I agree. I agree. I agree. I just wish I could cut down on my MAT-activity-fuelled fear that I can't write. (The only way I know how to do that, by the way, is to write. There is no other cure.) Today my MAT-activity has consisted of putting on a load of washing that could have waited for more; making and then unmaking a bed (don't ask); looking at pages for the website for my first novel; eating; making cups of tea (Clive James, in North Face of Soho writes that if anyone could see him writing, they would see a man pointlessly making a cup of tea and then, in a desultory fashion, pointlessly changing his mind and making a cup of coffee. But I'm not drinking coffee at the moment); and then remembering that it's Sunday and I hardly ever write on a Sunday. (To give myself a day off from my MAT-activity, you understand.)
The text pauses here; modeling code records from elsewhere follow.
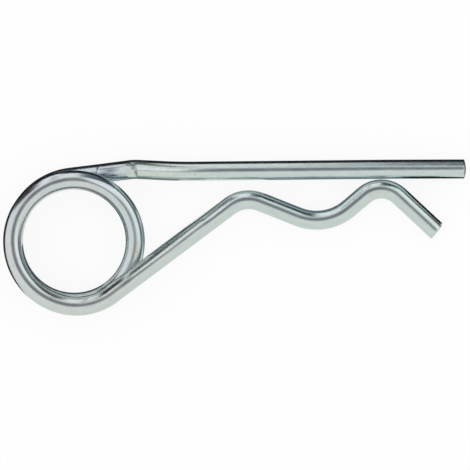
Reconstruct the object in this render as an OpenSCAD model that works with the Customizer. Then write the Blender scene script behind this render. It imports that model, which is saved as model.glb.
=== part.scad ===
// Double-coil R clip, or hitch pin clip, bent from one length of round spring wire.
// The origin is the centre of the ring, in the plane of the two legs. The legs point along +X, the
// straight one on the +Y side. The clip lies on its back turn and on the tip of its wavy leg, so the
// plane of the legs leans a few degrees off the surface. Lengths are in millimetres, angles in degrees.
// Radii of bends are those of the wire's centre line.

/* [Wire] */
// Diameter of the wire
wire_d = 5; // [4:0.25:5.5]

/* [Ring] */
// Inner diameter of the ring
ring_bore = 27; // [25:0.5:31]
// Gap between one turn of the coil and the next
turn_gap = 0.15; // [0.1:0.05:0.6]
// How much wider the coil has sprung open at its front end
front_flare = 1; // [0.3:0.1:1.6]
// How much wider the coil has sprung open at its back end
back_flare = 0.9; // [0.3:0.1:1.6]
// Angle that the flared arc at the front end covers
front_arc = 80; // [60:1:100]
// Radius of the arc that leads from the front end into the wavy leg
leave_r = 15.3; // [13:0.1:17]

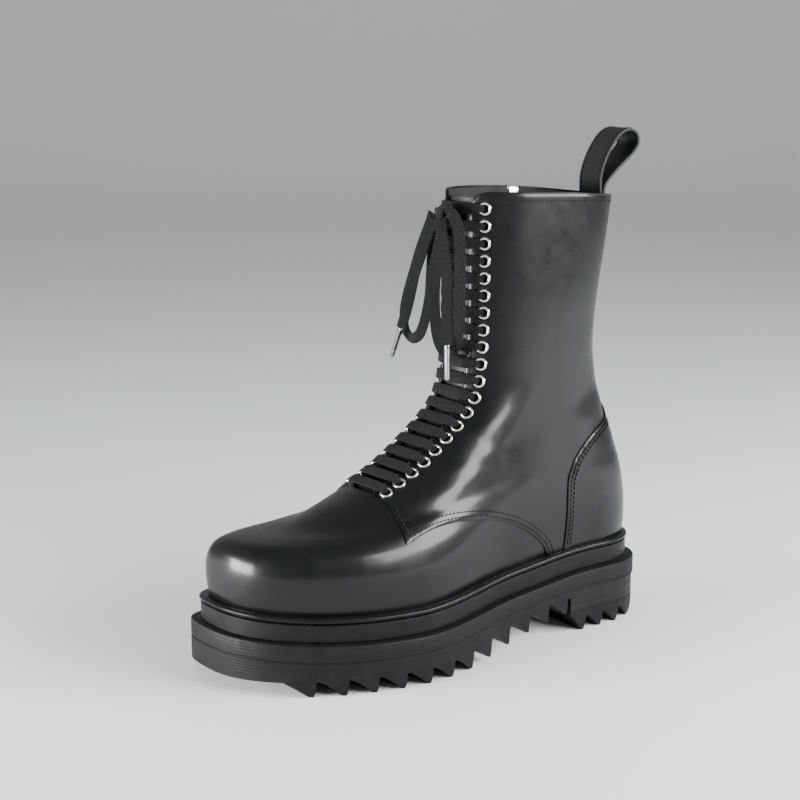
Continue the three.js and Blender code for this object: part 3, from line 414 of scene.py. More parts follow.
# The last's rows from the feather line to the collar: ends as shares of half the feather line's length,
# rises as shares of the shaft's height, caps as shares of the row, half widths as shares of the feather
# line's own there
ROWS = np.array([
    (-1, 0, 1, 0, 0.34, 0.15, 2.9, 2.3, 1, 1, 1, 1),
    (-1.015, 0.045, 1.008, 0.05, 0.345, 0.15, 2.9, 2.3, 1.033, 1.058, 1.075, 1),
    (-1.016, 0.108, 1.002, 0.11, 0.35, 0.155, 2.9, 2.3, 1.047, 1.107, 1.147, 0.9),
    (-0.995, 0.152, 0.988, 0.171, 0.355, 0.16, 2.7, 2.3, 1.015, 1.115, 1.162, 0.75),
    (-0.943, 0.177, 0.969, 0.22, 0.355, 0.165, 2.4, 2.3, 0.961, 1.11, 1.156, 0.6),
    (-0.839, 0.19, 0.945, 0.265, 0.36, 0.175, 2.2, 2.25, 0.919, 1.098, 1.137, 0.45),
    (-0.701, 0.206, 0.922, 0.31, 0.375, 0.19, 2.1, 2.2, 0.877, 1.077, 1.123, 0.3),
    (-0.563, 0.243, 0.895, 0.355, 0.4, 0.22, 2, 2.15, 0.853, 1.054, 1.117, 0.15),
    (-0.425, 0.276, 0.871, 0.4, 0.42, 0.26, 2, 2.1, 0.829, 1.033, 1.123, 0),
    (-0.282, 0.316, 0.849, 0.44, 0.44, 0.31, 2, 2.1, 0.805, 1.017, 1.137, 0),
    (-0.135, 0.373, 0.832, 0.482, 0.45, 0.36, 2.05, 2.1, 0.781, 1.006, 1.162, 0),
    (-0.02, 0.424, 0.821, 0.522, 0.455, 0.41, 2.05, 2.1, 0.769, 1.006, 1.186, 0),
    (0.053, 0.482, 0.815, 0.563, 0.46, 0.45, 2.1, 2.1, 0.769, 1.012, 1.209, 0),
    (0.078, 0.563, 0.82, 0.633, 0.47, 0.47, 2.1, 2.1, 0.775, 1.028, 1.228, 0),
    (0.089, 0.673, 0.843, 0.727, 0.48, 0.48, 2.1, 2.1, 0.781, 1.05, 1.254, 0),
    (0.09, 0.836, 0.877, 0.837, 0.48, 0.48, 2.1, 2.1, 0.793, 1.066, 1.273, 0),
    (0.09, 1, 0.907, 0.943, 0.48, 0.48, 2.1, 2.1, 0.799, 1.074, 1.283, 0),
])
LAST_ROW = len(ROWS) - 1
HALF_FEATHER = HALF_LENGTH - UPPER_INSET
HALF_WIDTHS = [width / 2 - UPPER_INSET for width in (BALL_WIDTH, WAIST_WIDTH, HEEL_WIDTH)]
UNITS = np.array([HALF_FEATHER, 1, HALF_FEATHER, 1, 1, 1, 1, 1, *HALF_WIDTHS, 1])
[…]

But Keneally was an inspiration. As is Adichie. So tomorrow it's back to the drawing board under which I shall find my writing boots, pull them on and get writing. I promise I will.

Wednesday, 18 July 2007

Life in my writing room

The walls are covered with quotations, this is one of my favourites: 'A writer is somebody for whom writing is more difficult than it is for other people.' Thomas Mann. My head is always full of words but, this afternoon, they seem to be mixing with each other and making a grey sludge, rather than mixing with me and making black marks on white. So I'm avoiding writing the short story that I'm somewhere lost in the middle of, and posting my first blog instead.

The thing a writer learns the quickest (and probably knew even before she knew she was going to spend her life putting one word after another), is multiple avoidance techniques, or MATs. These, when listed end to end, would circle the universe at least once, but of course they are never listed, that would be too much like writing, they are simply done. (I never knew how much I liked staring through the window, for instance.) Posting a blog, you could argue, is a MAT, but it's not a true MAT because it requires me to put one word after another, even if in the wrong direction.

Anyone else out there suffering from an acute case of the MATs?